SPEAKER_02:And we've always assumed that was something only neurons, only brain cells could do.
SPEAKER_00:That was the assumption. But these researchers tested it on non-neural cells in a petri dish, kidney cells, even tumor cells. And they found that these cells also showed the spaced learning effect. They switched on specific memory genes in response to spaced-out patterns of chemical signals.
SPEAKER_02:So my kidney cells have memory.
SPEAKER_00:It implies that memory, at its most fundamental level, is not just a function of the brain's complex wiring. It is a fundamental property of life. It's a property of the cell itself.
SPEAKER_02:So when we say trauma is stored in the body, we're not just being poetic. We mean it is literally encoded in the very cells that make up our tissues.
SPEAKER_00:We too. Trauma is truly, deeply, and profoundly embodied.
SPEAKER_02:That is. Well, it's somewhat terrifying on one hand, but it's also incredibly hopeful on the other, because cells regenerate. Cells respond to new signals.
SPEAKER_00:Exactly.
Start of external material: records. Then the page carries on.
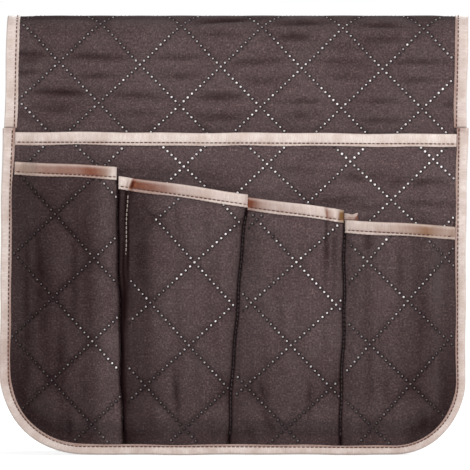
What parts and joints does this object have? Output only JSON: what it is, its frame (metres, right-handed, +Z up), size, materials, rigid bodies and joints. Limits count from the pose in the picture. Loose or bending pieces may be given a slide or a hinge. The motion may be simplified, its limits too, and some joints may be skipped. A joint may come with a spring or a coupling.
{
  "type": "sofa armrest organizer",
  "caption": "Quilted cloth organizer that drapes over a sofa arm, with a wide pocket and stepped narrow pockets on its front flap.",
  "frame": {"origin": "middle of the top panel's underside, where it rests on the sofa arm", "axes": "+X along the arm, to the right seen from the pockets; -Y out of the pocket side; +Z up"},
  "size_m": [0.3296, 0.2381, 0.3111],
  "materials": {
    "face_cloth": "brushed microfibre, dark brown",
    "lining_cloth": "plain woven lining, dark brown",
    "wadding": "soft polyester wadding, off white",
    "satin_tape": "folded satin tape, pale pinkish beige",
    "thread": "twisted sewing thread, brown"
  },
  "bodies": {
    "top": {"top_lining": "lining_cloth", "top_wadding": "wadding", "top_face": "face_cloth", "top_edge_tape_left": "satin_tape", "top_edge_stitches_left": "thread", "top_edge_tape_right": "satin_tape", "top_edge_stitches_right": "thread"},
    "front_flap": {"front_lining": "lining_cloth", "front_wadding": "wadding", "front_face": "face_cloth", "front_edge_tape_left": "satin_tape", "front_edge_stitches_left": "thread", "front_edge_tape_right": "satin_tape", "front_edge_stitches_right": "thread", "wide_pocket_lining": "lining_cloth", "wide_pocket_wadding": "wadding", "wide_pocket_face": "face_cloth", "wide_pocket_tape": "satin_tape", "wide_pocket_stitches": "thread", "pocket_1_lining": "lining_cloth", "pocket_1_wadding": "wadding", "pocket_1_face": "face_cloth", "pocket_1_tape": "satin_tape", "pocket_1_stitches": "thread", "pocket_2_lining": "lining_cloth", "pocket_2_wadding": "wadding", "pocket_2_face": "face_cloth", "pocket_2_tape": "satin_tape", "pocket_2_stitches": "thread", "pocket_3_lining": "lining_cloth", "pocket_3_wadding": "wadding", "pocket_3_face": "face_cloth", "pocket_3_tape": "satin_tape", "pocket_3_stitches": "thread", "pocket_4_lining": "lining_cloth", "pocket_4_wadding": "wadding", "pocket_4_face": "face_cloth", "pocket_4_tape": "satin_tape", "pocket_4_stitches": "thread", "divider_stitches_1": "thread", "divider_stitches_2": "thread", "divider_stitches_3": "thread", "front_hem_tape": "satin_tape", "front_hem_stitches": "thread"},
    "back_flap": {"back_lining": "lining_cloth", "back_wadding": "wadding", "back_face": "face_cloth", "back_hem_tape": "satin_tape", "back_hem_stitches": "thread"}
  },
  "joints": [
    {"name": "front_flap_lift", "type": "hinge", "parent": "top", "child": "front_flap", "pos_m": [0, -0.09716, -0.00284], "axis": [-1, 0, 0], "range_deg": [0, 90]},
    {"name": "back_flap_lift", "type": "hinge", "parent": "top", "child": "back_flap", "pos_m": [0, 0.09716, -0.00284], "axis": [1, 0, 0], "range_deg": [0, 90]}
  ]
}
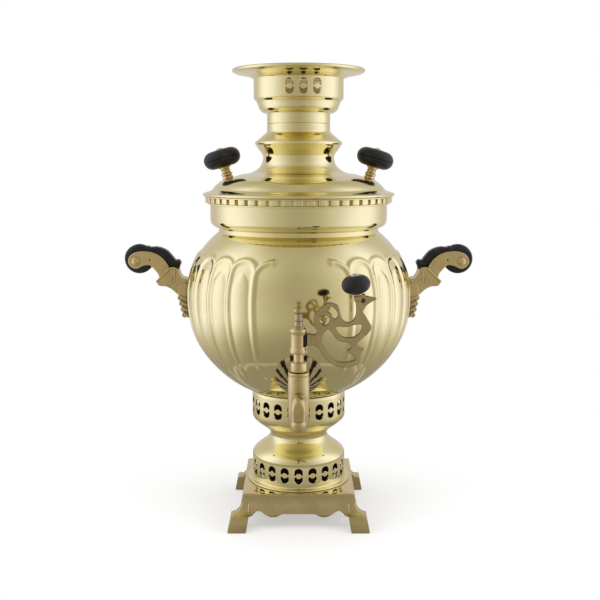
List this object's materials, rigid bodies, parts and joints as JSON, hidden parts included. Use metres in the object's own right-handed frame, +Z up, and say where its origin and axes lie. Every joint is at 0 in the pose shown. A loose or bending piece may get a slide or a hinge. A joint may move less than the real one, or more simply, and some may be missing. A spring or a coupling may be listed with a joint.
{
  "type": "samovar",
  "caption": "Charcoal samovar: fluted brass urn on a pierced pedestal and square stand, with fire tube, lid, teapot crown, side handles and a plug tap turned by a cockerel key.",
  "frame": {"origin": "centre of the footprint of the four feet, on the table", "axes": "+Z up along the samovar's axis, -Y towards the tap, +X towards the right-hand handle and the closed tap key"},
  "size_m": [0.3686, 0.314, 0.4727],
  "materials": {
    "sheet_brass": "polished spun sheet brass",
    "cast_brass": "satin cast brass, lightly tumbled",
    "turned_bronze": "polished warm turned brass",
    "black_plastic": "black, semi-gloss",
    "steel": "plain zinc-plated steel",
    "iron": "bare cast iron",
    "fibre": "dull black fibre ring"
  },
  "bodies": {
    "samovar": {"base_stand": "cast_brass", "base_screws": "steel", "pedestal": "sheet_brass", "vessel_shell": "sheet_brass", "collar_ring": "sheet_brass", "fire_tube": "sheet_brass", "fire_grate": "iron", "tap_escutcheon": "cast_brass", "tap_body": "cast_brass", "tap_seat": "cast_brass", "tap_gasket": "fibre", "tap_nut": "sheet_brass", "left_handle_bracket": "cast_brass", "right_handle_bracket": "cast_brass", "left_handle_grip": "black_plastic", "right_handle_grip": "black_plastic", "left_handle_bolt": "sheet_brass", "right_handle_bolt": "sheet_brass", "left_handle_screws": "steel", "right_handle_screws": "steel", "left_handle_washers": "steel", "right_handle_washers": "steel"},
    "tap_key": {"tap_plug": "cast_brass", "plug_washer": "steel", "plug_screw": "steel", "key_sleeve": "sheet_brass", "key_finial": "sheet_brass", "key_plate": "cast_brass", "key_knob_collar": "turned_bronze", "key_knob": "black_plastic", "key_knob_screw": "steel"},
    "lid": {"lid": "sheet_brass", "left_lid_stem": "turned_bronze", "right_lid_stem": "turned_bronze", "left_lid_knob": "black_plastic", "right_lid_knob": "black_plastic", "left_lid_knob_screw": "sheet_brass", "right_lid_knob_screw": "sheet_brass", "left_lid_stem_nut": "steel", "right_lid_stem_nut": "steel"},
    "crown": {"crown": "sheet_brass"}
  },
  "joints": [
    {"name": "tap_turn", "type": "hinge", "parent": "samovar", "child": "tap_key", "pos_m": [0, -0.171, 0.17], "axis": [0, 0, 1], "range_deg": [-225, 45]},
    {"name": "lid_lift", "type": "slide", "parent": "samovar", "child": "lid", "axis": [0, 0, 1], "range_m": [0, 0.1]},
    {"name": "crown_lift", "type": "slide", "parent": "lid", "child": "crown", "axis": [0, 0, 1], "range_m": [0, 0.06]}
  ]
}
If the cells learn the trauma, they can learn safety. That's what all of this somatic work is. It is sending a new signal, a new experience to the cells. It's a way of telling the kidney, the fascia, the gut, and the heart, the war is over. You are safe now. You can stand down.
SPEAKER_02:That is a very powerful place to leave it. Thank you so much for this deep dive into the somatic science. I think I'm gonna go do some four, seven, eight breathing now.
SPEAKER_00:And maybe shake your arms out a little bit.
SPEAKER_02:Oh, I'm definitely gonna shake. And to all of you listening, listen to your body. It has been trying to talk to you for a very long time. We'll see you on the next deep dive.